Last months amendments may make it tougher to control the flow of hazardous wastes into India, experts say. Traders have now been allowed to import certain kinds of hazardous waste. Previously, this had been restricted to recyclers, who were subject to periodic checks.
A massacre
The new rules stipulate that such traders register with the local state pollution control boards or pollution committees on a one-time basis and they will be deemed approved if no objections are raised within 30 days. Such traders will be allowed to import cobalt scrap, among other kinds of metal scrap. Meanwhile, the Delhi government is yet to find the origin of radioactive cobalt contamination, which affected scrap dealers and workers at a scrap yard recently.
The new amendment is a massacre, said Gopal Krishna, coordinator, Indian Platform on Shipbreaking, an activist group dealing with waste imports. He said the new rules gave status to hazardous waste traders as recyclers, which basically will mean even fewer controls.
The most significant checks on what enters Indias borders are at the ports. These, as Mint reported on 23 April, are woefully inadequate.
SCMC, during its tenure, had pushed for the training of customs officials by the Central Pollution Control Board. CPCB officials say such directions have to come from the Central ministry.
CPCBs role is zero here. On top is the Central government, then is CPCB, then state government and then state pollution boards. The Centre will take care of training and awareness issues, said S.P. Gautam, chairman, CPCB.
Token monitoring
Gautam said that domestically the main reason for contamination was a mismatch between hazardous waste and treatment capacity. We send a monitoring team when we receive a serious report. Even from state boards, there is token monitoring, may be 122 samples in a year from the country are tested.
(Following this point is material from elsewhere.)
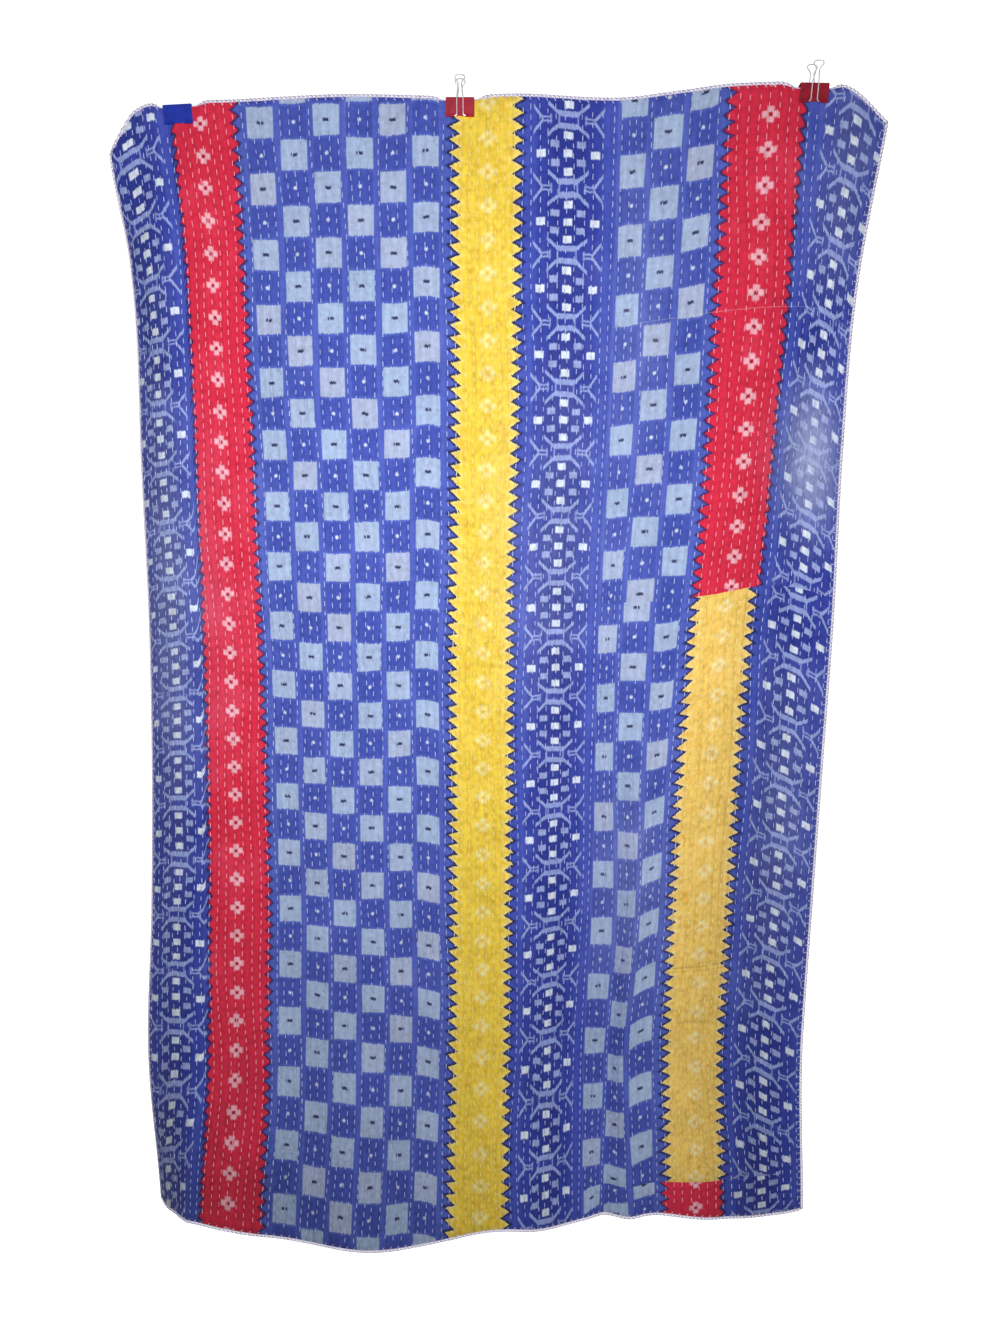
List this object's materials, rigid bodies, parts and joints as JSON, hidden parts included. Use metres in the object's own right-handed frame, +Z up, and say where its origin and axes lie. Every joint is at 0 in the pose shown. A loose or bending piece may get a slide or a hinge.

Now, with the new norms, the few checks that were carried out after the initial scrutiny at the port of entry have been done away with. Traders will bring in just about everything, said Alvares, and there will be no way to determine where this material goes and what is done with it.
The ministry said in its defence that traders are only permitted to bring in relatively harmless material.
Rajiv Gauba, joint secretary at MoEF, said, Traders are only allowed in categories that are considered non-hazardous such as metal scrap and paper. In the past, however, shipments of these have been found contaminated with heavy metals and unexploded ordnance. He also said that though the ministry has regular interactions with the ports, it is the responsibility of the states to monitor what the traders are bringing in. He declined to comment on the SCMC issue.
Meanwhile, the apex court is yet to look at the report filed by SCMC over three years ago. The case has been adjourned many times. Union and state government agencies still trade accusations and pass the buck. And the oil from those containers continues to leak.
This is the last in a three-part series on waste management in India.